Above contains just minimal information concerning Tablets, without getting into lots of specs and details. If you are in the market for a tablet, consider visiting the Tablet PC Discussion Forum for more research. Be sure to notice the date of any article or advice given, as the computer tablet industry is rapidly evolving. Your purchase will be based on your needs combined with your budget.
My Decision: I own- or have previously owned- a Toshiba Tablet PC Convertible, an HP Touchsmart Tm2 PC Convertible, an iPad and a Wacom Intuos XL. For my illustrations, including my cartoon, illustrations for classes, quilt design and digital paintings, I have almost exclusively used a tablet PC Convertible drawing in Photoshop 7-CS5 or Photoshop Elements since about 2004. I use Camtasia 7.0.1 for all my video editing and recording.

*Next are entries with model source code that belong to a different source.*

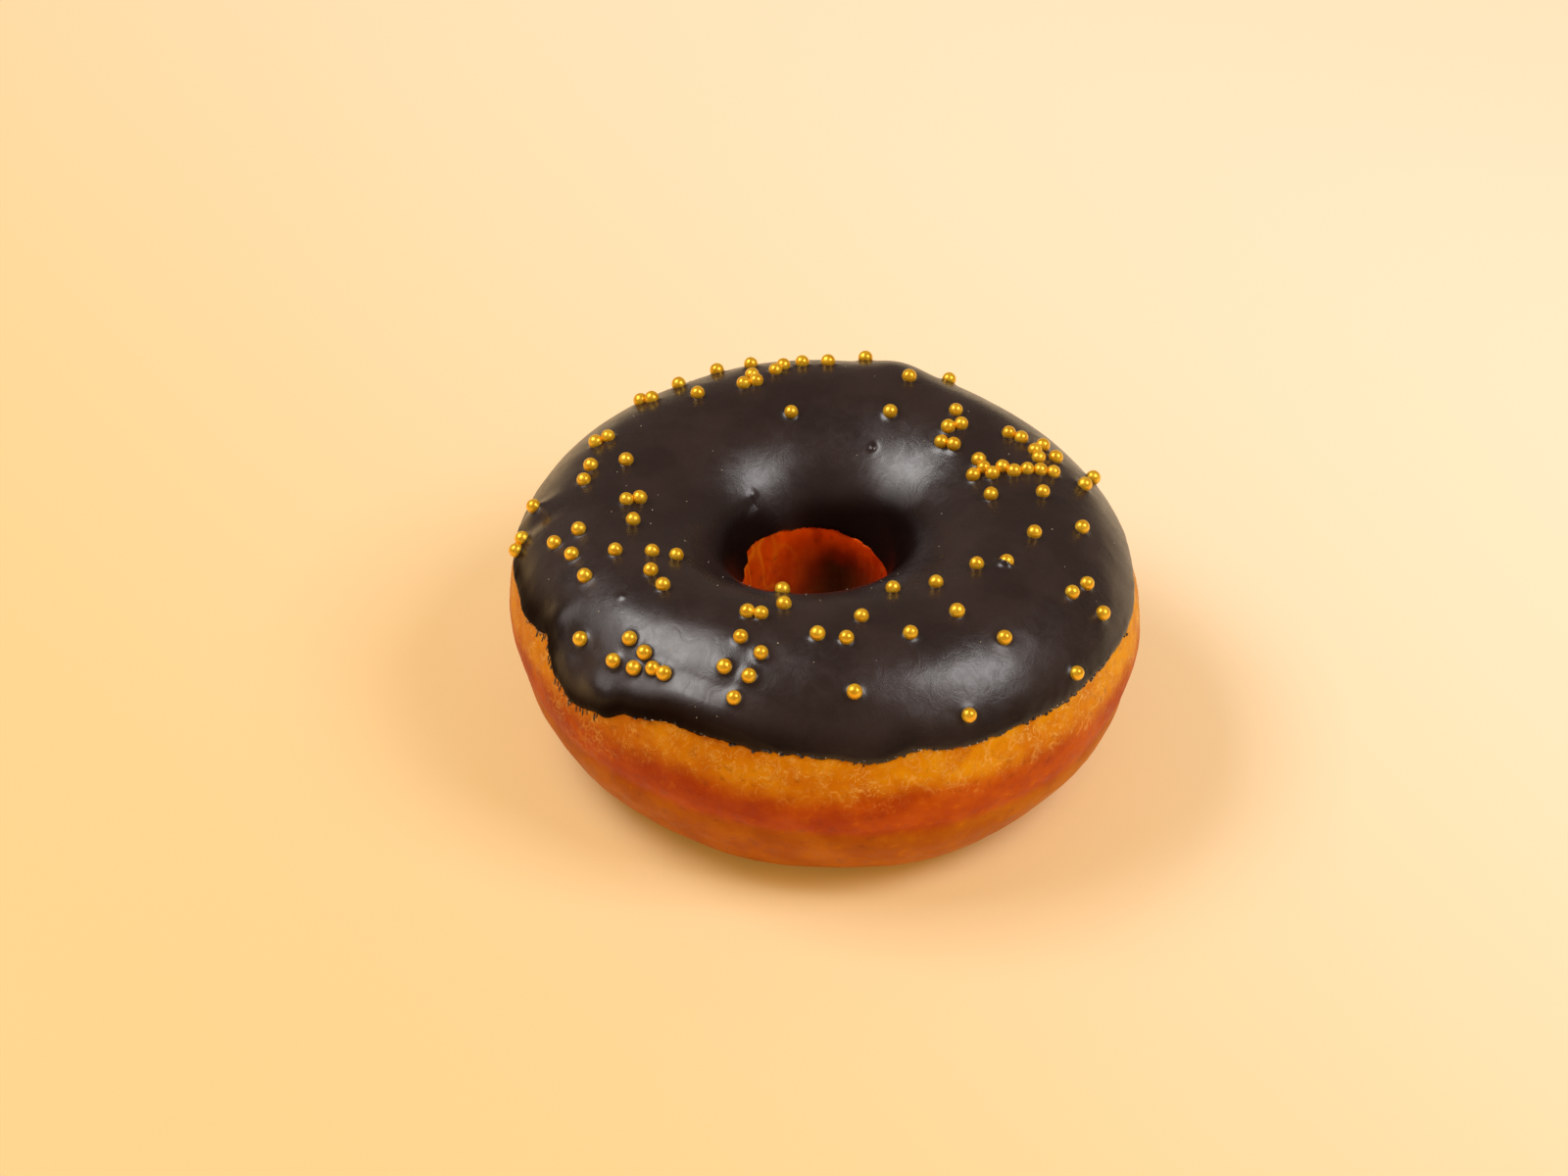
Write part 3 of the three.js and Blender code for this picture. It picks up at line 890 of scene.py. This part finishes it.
# ---- Camera, floor and light ----
CAMERA_TARGET = Vector((-5.5, 28.5, 0)) * MM
CAMERA_DISTANCE = 620 * MM
CAMERA_ELEVATION = math.radians(38)
CAMERA_LENS = 95.45
SENSOR_WIDTH = 36
FLOOR_HALF = 6.0
PAPER_FADE = 0.26, 0.95  # distances from the axis between which the paper fades into the backdrop
CONTACT_RIM = 0.034, 0.042  # distances between which its painted fill glow comes back outside the doughnut's foot; the dimmer glow inside is a painted contact shadow
HOLE_RIM = 0.012, 0.02  # distances between which its painted fill glow fades under the hole's wall, as painted shade there
LIGHT_DISTANCE = 0.75
BACKDROP = (1.0, 0.78, 0.47)
LEFT_PAPER = (0.75, 0.545, 0.325)
RIGHT_PAPER = (0.84, 0.8, 0.78)
# Painted fill light: the paper's glow, and its dimmer glow next to the doughnut as a painted contact
# shadow.
PAINTED_FILL_GLOW = (0.3, 0.18, 0.03)
CONTACT_SHADOW_GLOW = (0.16, 0.092, 0.012)
ROOM = (0.42, 0.29, 0.14)
MIRRORED_ROOM = (0.21, 0.165, 0.14)
BLACK = (0.0, 0.0, 0.0)


def camera():
    data = bpy.data.cameras.new("camera")
    data.lens = CAMERA_LENS
    data.sensor_width = SENSOR_WIDTH
    data.clip_start, data.clip_end = 0.01, 50
    made = bpy.data.objects.new("camera", data)
    back = Vector((0, -math.cos(CAMERA_ELEVATION), math.sin(CAMERA_ELEVATION)))
    made.location = CAMERA_TARGET + back * CAMERA_DISTANCE
    made.rotation_euler = back.to_track_quat("Z", "Y").to_euler()
    bpy.context.scene.collection.objects.link(made)
    bpy.context.scene.camera = made


def softbox(name, direction, size, power, colour, sheen_only=False):
    """A rectangular soft light that faces the doughnut. Its direction is an azimuth and an elevation in
    degrees. Azimuth 0 is towards the viewer, 90 to the right."""
    data = bpy.data.lights.new(name, "AREA")
    data.shape = "RECTANGLE"
    data.size, data.size_y = size
    data.energy = power
    data.color = colour
    lamp = bpy.data.objects.new(name, data)
    a, e = (math.radians(angle) for angle in direction)
    away = Vector((math.sin(a) * math.cos(e), -math.cos(a) * math.cos(e), math.sin(e)))
    lamp.location = away * LIGHT_DISTANCE
    lamp.rotation_euler = away.to_track_quat("Z", "Y").to_euler()
    lamp.visible_diffuse = not sheen_only
    bpy.context.scene.collection.objects.link(lamp)


def floor_material():
    """Pale paper, warmer on the left. It glows a little as painted fill light, less beside the doughnut as
    a painted contact shadow, and fades far off into the backdrop."""
    material, tree, shader = new_material("floor_paper")
    place = node(tree, "TexCoord").outputs["Object"]
    parts = node(tree, "SeparateXYZ", {0: place}).outputs
    across = calculate(tree, "ADD", parts[0], calculate(tree, "MULTIPLY", parts[1], 0.8))
    colour = blend(tree, spread(tree, across, -0.15, 0.23), LEFT_PAPER, RIGHT_PAPER)
    distance = node(tree, "VectorMath", {0: place}, operation="LENGTH").outputs["Value"]
    far = spread(tree, distance, *PAPER_FADE)
    outside = spread(tree, distance, *CONTACT_RIM)
    in_hole = spread(tree, distance, *HOLE_RIM, 1, 0)
    # Painted fill light on the paper, dimmed to a painted contact shadow at the foot and under the hole.
    painted_glow = blend(tree, calculate(tree, "MAXIMUM", outside, in_hole), CONTACT_SHADOW_GLOW, PAINTED_FILL_GLOW)
    tree.links.new(blend(tree, far, colour, BLACK), shader.inputs["Base Color"])
    tree.links.new(blend(tree, far, painted_glow, BACKDROP), shader.inputs["Emission Color"])
    tree.links.new(calculate(tree, "SUBTRACT", 1, far), shader.inputs["Specular IOR Level"])
    shader.inputs["Emission Strength"].default_value = 1
    shader.inputs["Roughness"].default_value = 0.8
    shader.inputs["IOR"].default_value = 1.2
    return material


def floor():
    mesh = bpy.data.meshes.new("floor")
    half = FLOOR_HALF
    corners = [(-half, -half, 0), (half, -half, 0), (half, half, 0), (-half, half, 0)]
    mesh.from_pydata(corners, [], [(0, 1, 2, 3)])
    mesh.materials.append(floor_material())
    made = bpy.data.objects.new("floor", mesh)
    bpy.context.scene.collection.objects.link(made)


def world():
    """Dim warm room light, dimmer where it is mirrored. Seen directly it is as pale as the backdrop."""
    made = bpy.data.worlds.new("studio")
    bpy.context.scene.world = made
    made.use_nodes = True
    tree = made.node_tree
    path = node(tree, "LightPath").outputs
    colour = blend(tree, path["Is Glossy Ray"], ROOM, MIRRORED_ROOM)
    colour = blend(tree, path["Is Camera Ray"], colour, BACKDROP)
    tree.links.new(colour, tree.nodes["Background"].inputs["Color"])


camera()
floor()
world()
softbox("left_light", (-94, 56), (0.44, 0.28), 2.45, (1.0, 0.98, 0.97))
softbox("left_sheen", (-92, 44), (0.54, 0.52), 1.2, (1.0, 0.97, 0.95), sheen_only=True)
softbox("right_light", (66, 50), (0.32, 0.32), 2.2, (1.0, 0.98, 0.98))
bpy.context.scene.view_settings.view_transform = "Standard"

seats = pearls(gold_material())
dough(dough_material())
chocolate = glaze_material()
glaze(chocolate, seats)
drips(chocolate)
crumbs(crumb_material("crust_crumb", CRUMB))
specks(crumb_material("pale_specks_and_glints", PALE_SPECK_AND_GLINT))
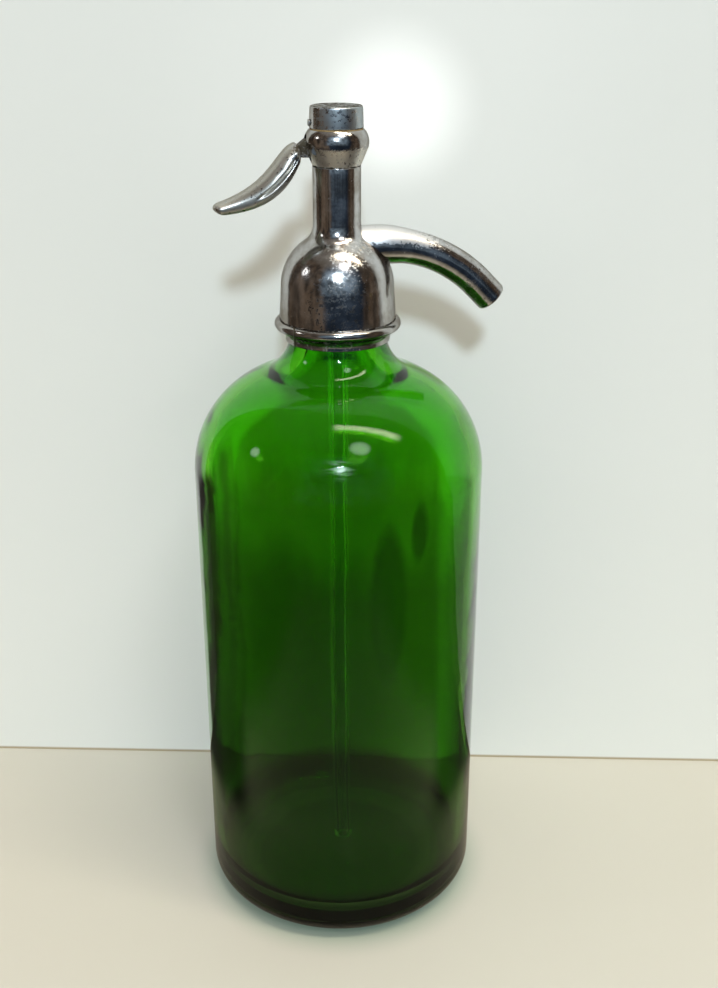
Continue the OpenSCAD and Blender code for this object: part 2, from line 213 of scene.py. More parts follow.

Previously, I thought the HP Tm2 product (now discontinued) rather annoying to use with Photoshop, and I found it to be more of a beginning Convertible PC as compared with my older Toshiba Convertible PC Tablet (also discontinued). This time, my budget is $2,000 US, and I need it to run Windows 7. Because I support Intel, my DH’s employer, I want the processor to be Intel Core i5 or i7. Display to be as large as possible, WXGA, with both pen and multi-touch screen. Because I work in Photoshop and create videos, I need lots of system memory and a decent hard drive space. Graphics to be NVIDIA.
So which one shall I get to fit my needs?
The model I bought is Fujitsu Lifebook T901 Tablet PC. This will offer me all the features that I need, plus it will be an improvement over my last Convertible Tablet PC. Other features I prefer- extra battery storage, fingerprint scanner for security, DVD player, larger HD, and more.
I promise to share a review when the product arrives. Any comments? I would love to know what others have purchased.